What makes small businesses actually win against enterprise retailers?
Execution velocity, strategic precision, and authentic customer relationships. Small businesses can experiment with new marketing strategies every month while enterprise changes take months or years. Execution quality matters more than strategy complexity—you implement a few strategies exceptionally well while big retailers attempt everything with mediocre results.
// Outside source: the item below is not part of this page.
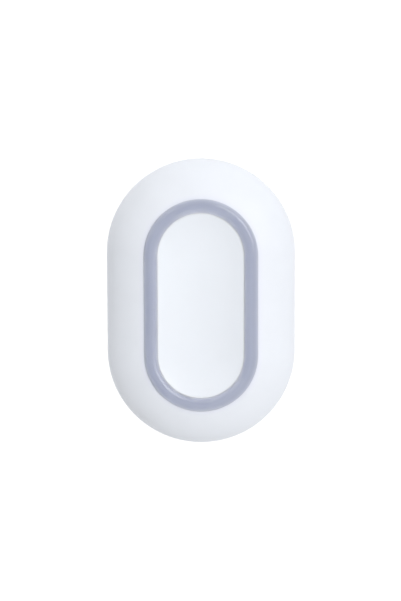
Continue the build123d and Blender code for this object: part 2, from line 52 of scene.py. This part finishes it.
# ------------------------------------------------------------------ materials
class Mat:
    """A node material with one Principled shader, patterned in the frame's own
    metres, so that every detail has its real size."""

    def __init__(self, name, **sockets):
        self.m = bpy.data.materials.new(name)
        self.m.use_nodes = True
        self.t = self.m.node_tree
        self.n = self.t.nodes
        self.b = self.n["Principled BSDF"]
        self.out = self.n["Material Output"]
        for k, v in sockets.items():
            self.b.inputs[k.replace("_", " ")].default_value = v
        self.co = self.n.new("ShaderNodeTexCoord").outputs["Object"]

    def link(self, a, b):
        self.t.links.new(a, b)

    def scaled(self, sx, sy, sz):
        mp = self.n.new("ShaderNodeMapping")
        mp.inputs["Scale"].default_value = (sx, sy, sz)
        self.link(self.co, mp.inputs["Vector"])
        return mp.outputs["Vector"]

    def noise(self, scale, detail=2.0, rough=0.5, vec=None, distortion=0.0):
        t = self.n.new("ShaderNodeTexNoise")
        t.inputs["Scale"].default_value = scale
        t.inputs["Detail"].default_value = detail
        t.inputs["Roughness"].default_value = rough
        t.inputs["Distortion"].default_value = distortion
        self.link(vec if vec is not None else self.co, t.inputs["Vector"])
        return t.outputs["Fac"]

    def voronoi(self, scale, feature="F1", vec=None, out="Distance"):
        t = self.n.new("ShaderNodeTexVoronoi")
        t.feature = feature
        t.inputs["Scale"].default_value = scale
        self.link(vec if vec is not None else self.co, t.inputs["Vector"])
        return t.outputs[out]

    def wave(self, scale, axis="X", profile="SIN", vec=None, distortion=0.0, kind="BANDS"):
        t = self.n.new("ShaderNodeTexWave")
        t.wave_type = kind
        if kind == "BANDS":
            t.bands_direction = axis
        else:
            t.rings_direction = axis
        t.wave_profile = profile
        t.inputs["Scale"].default_value = scale
        t.inputs["Distortion"].default_value = distortion
        self.link(vec if vec is not None else self.co, t.inputs["Vector"])
        return t.outputs["Fac"]

    def ramp(self, fac, stops, mode="LINEAR"):
        r = self.n.new("ShaderNodeValToRGB")
        r.color_ramp.interpolation = mode
        e = r.color_ramp.elements
        while len(e) > 1:
            e.remove(e[-1])
        e[0].position, e[0].color = stops[0][0], (*stops[0][1], 1)
        for p, c in stops[1:]:
            q = e.new(p)
            q.color = (*c, 1)
        self.link(fac, r.inputs["Fac"])
        return r.outputs["Color"]

    def span(self, fac, lo, hi, a=0.0, b=1.0):
        r = self.n.new("ShaderNodeMapRange")
        r.inputs["From Min"].default_value = a
        r.inputs["From Max"].default_value = b
        r.inputs["To Min"].default_value = lo
        r.inputs["To Max"].default_value = hi
        self.link(fac, r.inputs["Value"])
        return r.outputs["Result"]

    def math(self, op, a, b=None, clamp=False):
        n = self.n.new("ShaderNodeMath")
        n.operation = op
        n.use_clamp = clamp
        for i, v in enumerate((a, b)):
            if v is None:
                continue
            if isinstance(v, (int, float)):
                n.inputs[i].default_value = v
            else:
                self.link(v, n.inputs[i])
        return n.outputs[0]

    def mix(self, fac, a, b, blend="MIX"):
        n = self.n.new("ShaderNodeMix")
        n.data_type = "RGBA"
        n.blend_type = blend
        for i, v in ((0, fac), (6, a), (7, b)):
            if isinstance(v, (int, float)):
                n.inputs[i].default_value = v
            elif isinstance(v, tuple):
                n.inputs[i].default_value = (*v, 1)
            else:
                self.link(v, n.inputs[i])
        return n.outputs[2]

    def xyz(self):
        s = self.n.new("ShaderNodeSeparateXYZ")
        self.link(self.co, s.inputs[0])
        return s.outputs

    def from_spine(self, half):
        """Distance from the line that joins the centres of the stadium's two round ends."""
        x, y, z = self.xyz()
        past = self.math("MAXIMUM", self.math("SUBTRACT", self.math("ABSOLUTE", y), half), 0.0)
        return self.math("SQRT", self.math("ADD", self.math("MULTIPLY", x, x), self.math("MULTIPLY", past, past)))

    def bump(self, height, strength, distance, below=None):
        b = self.n.new("ShaderNodeBump")
        b.inputs["Strength"].default_value = strength
        b.inputs["Distance"].default_value = distance
        self.link(height, b.inputs["Height"])
        if below is not None:
            self.link(below, b.inputs["Normal"])
        return b.outputs["Normal"]

    def toward_up(self, share):
        """The surface's normal, leant towards +Z by this share."""
        g = self.n.new("ShaderNodeNewGeometry").outputs["Normal"]
        steps = []
        for op, value in (("SCALE", 1.0 - share), ("ADD", (0.0, 0.0, share)), ("NORMALIZE", None)):
            n = self.n.new("ShaderNodeVectorMath")
            n.operation = op
            self.link(steps[-1] if steps else g, n.inputs[0])
            if op == "SCALE":
                n.inputs["Scale"].default_value = value
            elif op == "ADD":
                n.inputs[1].default_value = value
            steps.append(n.outputs["Vector"])
        return steps[-1]

    def set(self, socket, value):
        self.link(value, self.b.inputs[socket])
        return self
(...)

You're not competing for the same customers; you're playing a different game entirely.
TL;DR
Small e-commerce brands don't compete with enterprise retailers by matching their budgets—they compete by moving faster, thinking clearer, and executing more precisely. 197 million shoppers participated in BFCM 2024, and most weren't hunting for the cheapest Amazon deal—they wanted authenticity, curation, and brands that actually care.
Your competitive advantages:
Execution velocity: Small businesses can pivot and test strategies in days while enterprise changes take months
Strategic discipline: Limited budgets force ROI-focused allocation (70% proven channels, 20% scaled winners, 10% testing)
Authentic relationships: 61% of consumers prefer hands-on experiences—something you can deliver better than any mega-retailer
Agility at scale: Tools like Averi give you enterprise execution capacity without enterprise costs
Key insights:
40% of BFCM revenue comes from pre-launch for prepared small businesses—start three weeks early
Speed beats sophistication: A 2-second load time converts better than beautiful design
The real money is in the 30 days after BFCM, when you turn discount shoppers into loyal customers through personalized retention sequences
Execution quality matters more than strategy complexity—do a few things exceptionally well
You're not competing for the same customers as Amazon. You're playing a different game entirely: customer lifetime value over volume, authentic connection over lowest price, strategic precision over spray-and-pray marketing.
That's not just how small brands survive BFCM—it's how they thrive.